» **DATASET EXCERPT**
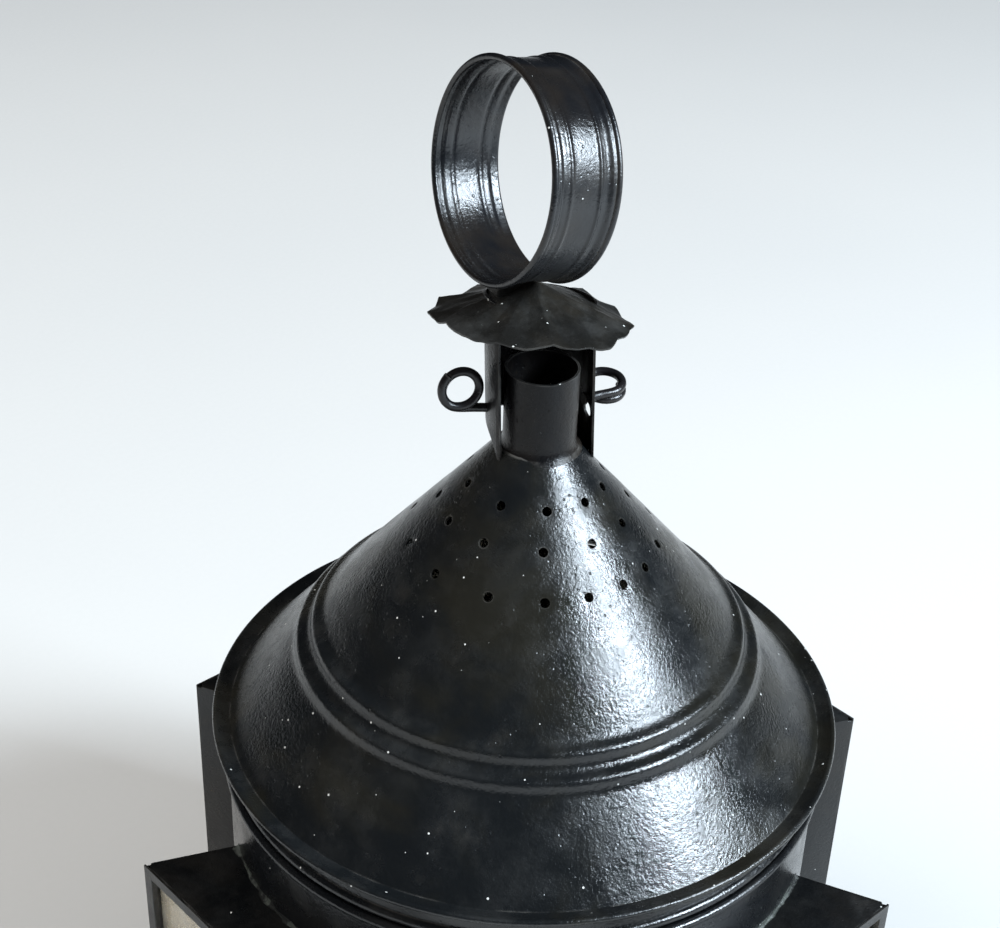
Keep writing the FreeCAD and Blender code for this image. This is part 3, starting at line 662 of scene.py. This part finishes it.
def makeRing():
    shape = ringShape
    rollAt = shape["half"] - shape["wire"]
    rollRadius = shape["radius"] - shape["wire"]

    def band(along):
        lift = 0.0
        for at, rise, width in shape["beads"]:
            near = (along / mm - at) / width
            lift += rise * mm * math.exp(-near * near)
        lift += shape["flare"] * (abs(along) / rollAt) ** 4
        return shape["waist"] - 0.1 * mm + lift

    count = shape["count"]
    reach = rollAt - 1.0 * mm
    alongs = [-reach + 2 * reach * index / count for index in range(count + 1)]
    outer = [(band(along), along) for along in alongs]
    upperRoll = arc((rollRadius, rollAt), shape["wire"], -120, 205, 14)
    inner = [(band(along) - sheetThickness, along) for along in alongs[::-2]]
    lowerRoll = [(radius, -along) for radius, along in upperRoll[::-1]]
    outline = outer + upperRoll[1:-1] + inner[1:-1] + lowerRoll[1:-1]
    ring = spinProfile("ringBand", outline, shape["steps"])
    for vertex in ring.data.vertices:
        co = vertex.co
        out = Vector((co.x, co.y, 0)).normalized()
        vertex.co = co + out * shape["wobble"] * wander(co, 30, 4.0)
        vertex.co.z += shape["edgeWobble"] * wander(co, 26, 12.0)
    low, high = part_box("ring_handle")
    middle = (low + high) / 2
    turn = Matrix.Rotation(math.radians(crown["ringLean"]), 4, leanHinge)
    turn = turn @ Matrix.Rotation(math.radians(crown["ringTurn"]), 4, "Z")
    turn = turn @ Matrix.Rotation(math.radians(90), 4, "Y")
    place(ring, Matrix.Translation(middle) @ turn)
    smooth(ring, 60)
    finishPiece(ring, paints["ring"], "roof", ("ring_handle", "ring_wires"))


makeRing()
saddle = softCopy("ringSaddle", "ring_saddle", 0.9 * mm)
smooth(saddle, 45)
finishPiece(saddle, paints["cap"], "roof", ("ring_saddle",))
print("ring made")


# pleated rain cap

capShape = {
    "level": 352.3 * mm, "shift": 3.7 * mm, "rise": 11 * mm, "peak": 0.6 * mm,
    "thickness": 0.55 * mm, "edgeBevel": 0.12 * mm, "rings": 26, "between": 12, "reach": 32.5 * mm,
    "droop": 0.5 * mm, "crumple": 0.35 * mm, "fineCrumple": 0.25 * mm, "flatMiddle": 0.14,
    # each fold: degrees round from frontAngle, reach and lift of the rim in mm
    "folds": (
        (-90, 33.3, -0.4), (-75, 31.0, -0.7), (-61, 30.2, 1.4), (-45, 31.3, 0.5), (-31, 32.0, 0.2),
        (-18, 31.4, 0.7), (-2, 32.4, -0.3), (14, 31.2, 1.0), (25, 32.2, -0.4), (36, 32.2, -1.0),
        (49, 33.2, -2.3), (60, 31.6, -1.0), (73, 32.0, -1.9), (80, 31.9, -1.3), (88, 33.1, -1.3),
        (103, 30.0, -1.4), (118, 30.6, -0.2), (134, 31.0, -1.2), (150, 32.6, 1.3), (166, 31.4, -1.2),
        (181, 32.4, 1.1), (197, 31.2, -1.3), (214, 32.6, 1.2), (232, 31.4, -1.0), (249, 32.5, 1.3),
        (259, 31.6, -0.6),
    ),
    "frontAngle": -115, "crease": 0.5 * mm,
}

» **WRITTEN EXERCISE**
Begin with the first line of the listing and copy exactly through the line that contains "# pleated rain cap", please, keeping both ends and leaving out everything after.

» **RESPONSE**
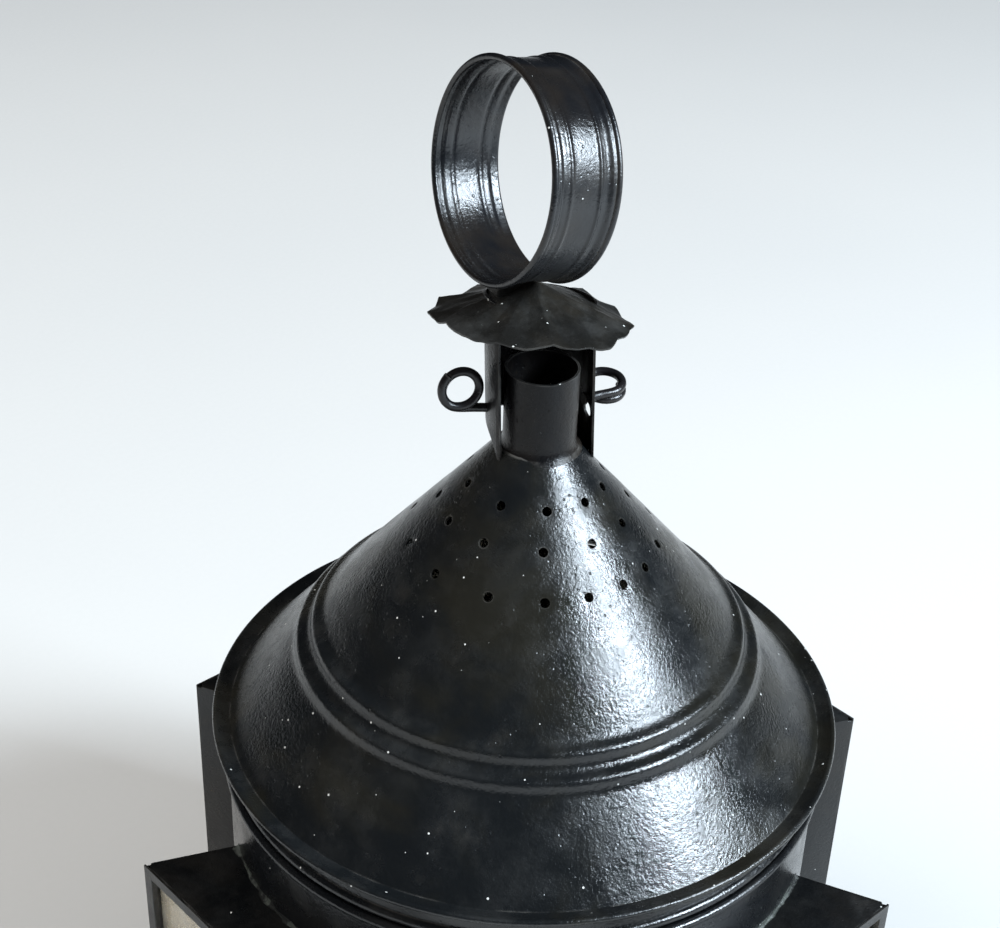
Keep writing the FreeCAD and Blender code for this image. This is part 3, starting at line 662 of scene.py. This part finishes it.
def makeRing():
    shape = ringShape
    rollAt = shape["half"] - shape["wire"]
    rollRadius = shape["radius"] - shape["wire"]

    def band(along):
        lift = 0.0
        for at, rise, width in shape["beads"]:
            near = (along / mm - at) / width
            lift += rise * mm * math.exp(-near * near)
        lift += shape["flare"] * (abs(along) / rollAt) ** 4
        return shape["waist"] - 0.1 * mm + lift

    count = shape["count"]
    reach = rollAt - 1.0 * mm
    alongs = [-reach + 2 * reach * index / count for index in range(count + 1)]
    outer = [(band(along), along) for along in alongs]
    upperRoll = arc((rollRadius, rollAt), shape["wire"], -120, 205, 14)
    inner = [(band(along) - sheetThickness, along) for along in alongs[::-2]]
    lowerRoll = [(radius, -along) for radius, along in upperRoll[::-1]]
    outline = outer + upperRoll[1:-1] + inner[1:-1] + lowerRoll[1:-1]
    ring = spinProfile("ringBand", outline, shape["steps"])
    for vertex in ring.data.vertices:
        co = vertex.co
        out = Vector((co.x, co.y, 0)).normalized()
        vertex.co = co + out * shape["wobble"] * wander(co, 30, 4.0)
        vertex.co.z += shape["edgeWobble"] * wander(co, 26, 12.0)
    low, high = part_box("ring_handle")
    middle = (low + high) / 2
    turn = Matrix.Rotation(math.radians(crown["ringLean"]), 4, leanHinge)
    turn = turn @ Matrix.Rotation(math.radians(crown["ringTurn"]), 4, "Z")
    turn = turn @ Matrix.Rotation(math.radians(90), 4, "Y")
    place(ring, Matrix.Translation(middle) @ turn)
    smooth(ring, 60)
    finishPiece(ring, paints["ring"], "roof", ("ring_handle", "ring_wires"))


makeRing()
saddle = softCopy("ringSaddle", "ring_saddle", 0.9 * mm)
smooth(saddle, 45)
finishPiece(saddle, paints["cap"], "roof", ("ring_saddle",))
print("ring made")


# pleated rain cap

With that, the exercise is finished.